Search the material below for the string "return" and list each line that holds it.
___ Entries supplied
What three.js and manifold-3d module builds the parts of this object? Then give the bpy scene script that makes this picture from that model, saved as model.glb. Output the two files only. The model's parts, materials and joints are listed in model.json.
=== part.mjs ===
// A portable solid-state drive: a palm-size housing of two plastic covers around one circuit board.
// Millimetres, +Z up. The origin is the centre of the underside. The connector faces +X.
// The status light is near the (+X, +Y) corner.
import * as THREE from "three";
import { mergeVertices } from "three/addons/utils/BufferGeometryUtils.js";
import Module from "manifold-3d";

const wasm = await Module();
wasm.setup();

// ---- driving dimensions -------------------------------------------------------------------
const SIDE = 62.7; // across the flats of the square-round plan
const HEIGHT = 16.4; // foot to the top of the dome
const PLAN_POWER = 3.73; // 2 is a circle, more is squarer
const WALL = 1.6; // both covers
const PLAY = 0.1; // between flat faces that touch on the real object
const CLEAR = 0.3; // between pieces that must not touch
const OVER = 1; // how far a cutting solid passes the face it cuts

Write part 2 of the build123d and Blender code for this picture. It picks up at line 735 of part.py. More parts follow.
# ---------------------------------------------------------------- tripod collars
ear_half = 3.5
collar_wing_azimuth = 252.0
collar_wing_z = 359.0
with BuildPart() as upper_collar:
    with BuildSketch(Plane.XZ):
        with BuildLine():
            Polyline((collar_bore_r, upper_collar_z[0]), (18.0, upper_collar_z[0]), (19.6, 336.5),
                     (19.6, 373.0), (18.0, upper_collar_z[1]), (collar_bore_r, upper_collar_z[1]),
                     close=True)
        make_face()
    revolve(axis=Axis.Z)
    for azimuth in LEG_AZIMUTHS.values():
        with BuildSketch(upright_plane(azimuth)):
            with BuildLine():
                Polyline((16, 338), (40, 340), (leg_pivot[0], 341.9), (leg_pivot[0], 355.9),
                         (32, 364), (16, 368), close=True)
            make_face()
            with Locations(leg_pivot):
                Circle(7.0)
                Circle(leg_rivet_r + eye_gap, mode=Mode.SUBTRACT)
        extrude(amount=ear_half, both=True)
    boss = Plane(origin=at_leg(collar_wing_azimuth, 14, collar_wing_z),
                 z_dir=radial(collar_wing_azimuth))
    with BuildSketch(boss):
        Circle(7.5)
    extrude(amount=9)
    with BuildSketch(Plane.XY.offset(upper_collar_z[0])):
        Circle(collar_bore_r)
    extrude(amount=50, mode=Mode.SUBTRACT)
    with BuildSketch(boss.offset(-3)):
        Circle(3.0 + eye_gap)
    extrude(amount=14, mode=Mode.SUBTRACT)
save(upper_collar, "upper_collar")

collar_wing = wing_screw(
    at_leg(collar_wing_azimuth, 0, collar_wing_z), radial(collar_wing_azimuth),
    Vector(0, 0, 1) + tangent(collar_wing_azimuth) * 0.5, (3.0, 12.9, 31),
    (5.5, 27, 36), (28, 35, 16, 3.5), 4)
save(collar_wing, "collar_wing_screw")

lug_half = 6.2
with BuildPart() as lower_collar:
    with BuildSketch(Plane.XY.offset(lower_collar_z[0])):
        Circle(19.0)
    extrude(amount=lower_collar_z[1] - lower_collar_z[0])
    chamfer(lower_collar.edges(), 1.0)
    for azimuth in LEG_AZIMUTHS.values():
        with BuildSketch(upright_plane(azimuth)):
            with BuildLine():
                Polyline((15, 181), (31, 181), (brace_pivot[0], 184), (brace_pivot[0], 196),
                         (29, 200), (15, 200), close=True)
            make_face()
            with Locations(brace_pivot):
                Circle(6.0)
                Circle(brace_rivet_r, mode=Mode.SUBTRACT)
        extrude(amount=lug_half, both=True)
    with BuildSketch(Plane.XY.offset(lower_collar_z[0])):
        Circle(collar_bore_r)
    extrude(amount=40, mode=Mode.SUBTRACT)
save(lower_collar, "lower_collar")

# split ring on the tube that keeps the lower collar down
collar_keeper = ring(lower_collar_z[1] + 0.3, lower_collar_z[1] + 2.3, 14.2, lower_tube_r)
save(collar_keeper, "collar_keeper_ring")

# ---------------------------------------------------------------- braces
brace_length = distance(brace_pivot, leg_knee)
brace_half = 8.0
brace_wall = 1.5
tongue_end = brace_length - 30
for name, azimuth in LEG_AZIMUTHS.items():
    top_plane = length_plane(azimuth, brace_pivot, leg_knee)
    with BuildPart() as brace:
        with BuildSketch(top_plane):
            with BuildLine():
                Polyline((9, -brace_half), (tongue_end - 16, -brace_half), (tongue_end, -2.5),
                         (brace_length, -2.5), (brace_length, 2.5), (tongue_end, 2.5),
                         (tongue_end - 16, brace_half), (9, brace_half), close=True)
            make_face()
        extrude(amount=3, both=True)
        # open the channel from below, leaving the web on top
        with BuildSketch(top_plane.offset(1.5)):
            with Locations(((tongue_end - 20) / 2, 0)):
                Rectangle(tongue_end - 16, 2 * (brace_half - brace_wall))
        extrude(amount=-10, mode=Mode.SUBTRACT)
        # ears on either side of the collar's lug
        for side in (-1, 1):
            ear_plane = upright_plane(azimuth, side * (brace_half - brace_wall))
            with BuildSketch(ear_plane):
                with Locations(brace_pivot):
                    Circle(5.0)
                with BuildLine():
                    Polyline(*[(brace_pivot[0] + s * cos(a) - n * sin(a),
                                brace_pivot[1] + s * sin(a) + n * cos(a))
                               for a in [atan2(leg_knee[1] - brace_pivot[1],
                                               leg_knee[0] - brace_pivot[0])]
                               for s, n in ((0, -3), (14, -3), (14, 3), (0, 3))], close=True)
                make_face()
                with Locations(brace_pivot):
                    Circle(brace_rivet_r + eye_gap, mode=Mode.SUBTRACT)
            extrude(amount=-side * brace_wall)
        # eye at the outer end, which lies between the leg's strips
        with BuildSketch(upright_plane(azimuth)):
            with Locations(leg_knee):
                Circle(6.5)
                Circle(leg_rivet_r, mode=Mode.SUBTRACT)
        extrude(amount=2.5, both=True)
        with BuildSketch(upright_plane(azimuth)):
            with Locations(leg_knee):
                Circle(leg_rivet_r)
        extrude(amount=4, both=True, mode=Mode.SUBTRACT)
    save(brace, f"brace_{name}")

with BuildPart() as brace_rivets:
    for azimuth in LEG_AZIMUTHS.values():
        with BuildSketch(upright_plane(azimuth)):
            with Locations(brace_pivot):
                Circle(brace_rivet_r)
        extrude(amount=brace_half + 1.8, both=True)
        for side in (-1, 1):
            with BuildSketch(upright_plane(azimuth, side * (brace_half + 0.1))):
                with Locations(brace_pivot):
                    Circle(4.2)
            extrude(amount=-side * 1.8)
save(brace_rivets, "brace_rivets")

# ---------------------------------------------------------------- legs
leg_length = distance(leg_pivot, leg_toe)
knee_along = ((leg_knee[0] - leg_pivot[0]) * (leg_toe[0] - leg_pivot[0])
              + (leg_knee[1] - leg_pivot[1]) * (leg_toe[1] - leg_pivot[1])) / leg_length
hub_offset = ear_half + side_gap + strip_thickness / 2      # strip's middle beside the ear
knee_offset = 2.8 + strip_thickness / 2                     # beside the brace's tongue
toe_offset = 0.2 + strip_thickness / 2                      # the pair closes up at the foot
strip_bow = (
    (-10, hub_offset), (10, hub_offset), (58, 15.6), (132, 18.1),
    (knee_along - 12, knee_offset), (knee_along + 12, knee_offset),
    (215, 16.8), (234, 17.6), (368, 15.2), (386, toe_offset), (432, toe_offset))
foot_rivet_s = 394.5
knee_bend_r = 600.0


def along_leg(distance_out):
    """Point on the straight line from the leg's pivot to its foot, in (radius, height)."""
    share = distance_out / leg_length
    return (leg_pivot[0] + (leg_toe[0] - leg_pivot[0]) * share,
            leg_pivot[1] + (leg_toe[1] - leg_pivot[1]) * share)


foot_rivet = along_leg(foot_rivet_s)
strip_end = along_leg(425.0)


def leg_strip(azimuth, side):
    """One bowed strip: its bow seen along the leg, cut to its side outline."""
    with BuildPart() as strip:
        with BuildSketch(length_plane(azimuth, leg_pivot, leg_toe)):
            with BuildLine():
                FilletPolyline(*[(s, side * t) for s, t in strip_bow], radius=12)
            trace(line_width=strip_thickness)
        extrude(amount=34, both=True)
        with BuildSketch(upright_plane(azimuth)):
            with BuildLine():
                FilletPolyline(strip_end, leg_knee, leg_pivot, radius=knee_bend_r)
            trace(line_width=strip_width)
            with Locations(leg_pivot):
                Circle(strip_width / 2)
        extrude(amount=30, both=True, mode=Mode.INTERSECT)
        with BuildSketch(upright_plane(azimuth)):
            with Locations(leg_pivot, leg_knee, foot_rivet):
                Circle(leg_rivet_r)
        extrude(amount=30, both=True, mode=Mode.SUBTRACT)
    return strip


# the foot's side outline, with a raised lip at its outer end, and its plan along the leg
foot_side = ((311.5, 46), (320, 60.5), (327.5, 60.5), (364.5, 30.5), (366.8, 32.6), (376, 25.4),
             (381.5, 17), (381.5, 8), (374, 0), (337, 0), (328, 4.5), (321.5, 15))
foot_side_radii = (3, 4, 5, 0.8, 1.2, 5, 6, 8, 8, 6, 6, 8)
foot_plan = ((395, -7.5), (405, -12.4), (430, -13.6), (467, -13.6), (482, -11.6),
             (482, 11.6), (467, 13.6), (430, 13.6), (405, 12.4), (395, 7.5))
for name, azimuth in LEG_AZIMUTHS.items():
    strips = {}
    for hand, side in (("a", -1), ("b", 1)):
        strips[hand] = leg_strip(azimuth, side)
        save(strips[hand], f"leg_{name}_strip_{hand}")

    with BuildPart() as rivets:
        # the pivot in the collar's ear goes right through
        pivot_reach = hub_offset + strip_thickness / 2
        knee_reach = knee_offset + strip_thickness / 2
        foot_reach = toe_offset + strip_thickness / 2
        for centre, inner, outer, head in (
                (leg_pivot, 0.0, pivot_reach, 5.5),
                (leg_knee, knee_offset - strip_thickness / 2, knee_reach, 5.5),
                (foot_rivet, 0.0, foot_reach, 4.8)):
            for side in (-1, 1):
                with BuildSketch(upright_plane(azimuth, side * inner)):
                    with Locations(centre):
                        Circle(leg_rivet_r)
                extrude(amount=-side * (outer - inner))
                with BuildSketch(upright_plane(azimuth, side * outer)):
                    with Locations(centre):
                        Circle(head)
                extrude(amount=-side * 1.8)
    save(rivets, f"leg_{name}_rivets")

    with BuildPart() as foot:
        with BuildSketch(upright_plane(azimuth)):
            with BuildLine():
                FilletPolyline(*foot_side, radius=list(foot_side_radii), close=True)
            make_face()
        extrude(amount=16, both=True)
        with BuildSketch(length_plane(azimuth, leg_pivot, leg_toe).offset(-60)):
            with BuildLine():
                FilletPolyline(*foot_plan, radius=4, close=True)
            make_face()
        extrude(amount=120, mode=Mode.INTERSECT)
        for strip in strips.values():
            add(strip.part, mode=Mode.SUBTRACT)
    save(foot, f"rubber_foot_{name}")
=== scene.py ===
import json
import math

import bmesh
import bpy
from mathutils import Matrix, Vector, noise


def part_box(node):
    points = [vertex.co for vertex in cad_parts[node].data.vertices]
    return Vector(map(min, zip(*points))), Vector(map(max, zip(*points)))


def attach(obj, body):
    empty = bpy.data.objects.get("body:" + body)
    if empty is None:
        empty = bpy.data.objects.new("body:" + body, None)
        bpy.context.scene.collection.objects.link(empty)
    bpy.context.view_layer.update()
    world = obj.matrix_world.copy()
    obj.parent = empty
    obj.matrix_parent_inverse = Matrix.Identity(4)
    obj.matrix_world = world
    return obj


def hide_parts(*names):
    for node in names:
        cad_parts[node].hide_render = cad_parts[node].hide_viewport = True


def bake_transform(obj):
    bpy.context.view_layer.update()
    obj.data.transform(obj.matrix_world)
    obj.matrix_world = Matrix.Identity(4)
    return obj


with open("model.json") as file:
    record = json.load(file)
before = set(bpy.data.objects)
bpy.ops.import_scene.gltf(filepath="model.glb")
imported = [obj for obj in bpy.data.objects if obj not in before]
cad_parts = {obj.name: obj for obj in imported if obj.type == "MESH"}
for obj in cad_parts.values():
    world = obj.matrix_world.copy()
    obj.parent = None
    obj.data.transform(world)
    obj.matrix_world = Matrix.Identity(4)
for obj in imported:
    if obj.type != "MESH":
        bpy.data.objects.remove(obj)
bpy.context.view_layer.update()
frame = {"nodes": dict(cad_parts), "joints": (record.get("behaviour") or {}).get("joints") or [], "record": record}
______
___ Entries supplied
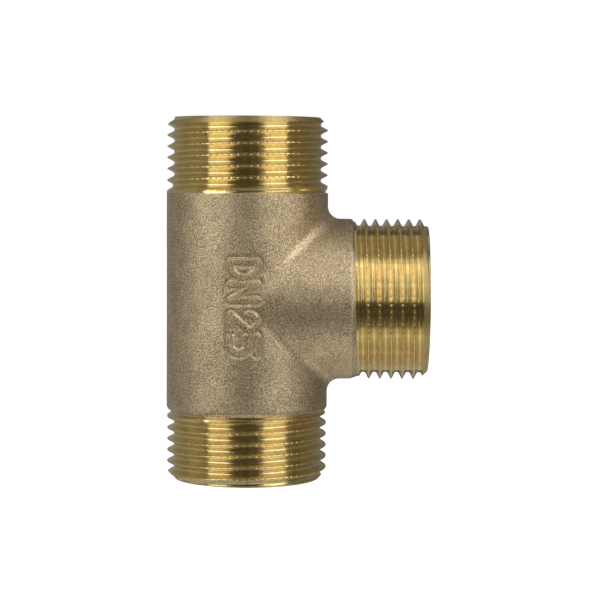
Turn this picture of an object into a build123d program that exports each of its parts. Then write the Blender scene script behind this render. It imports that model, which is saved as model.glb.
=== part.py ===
______
§ Solution to this exercise
    return (leg_pivot[0] + (leg_toe[0] - leg_pivot[0]) * share,
    return strip
    return Vector(map(min, zip(*points))), Vector(map(max, zip(*points)))
    return obj
    return obj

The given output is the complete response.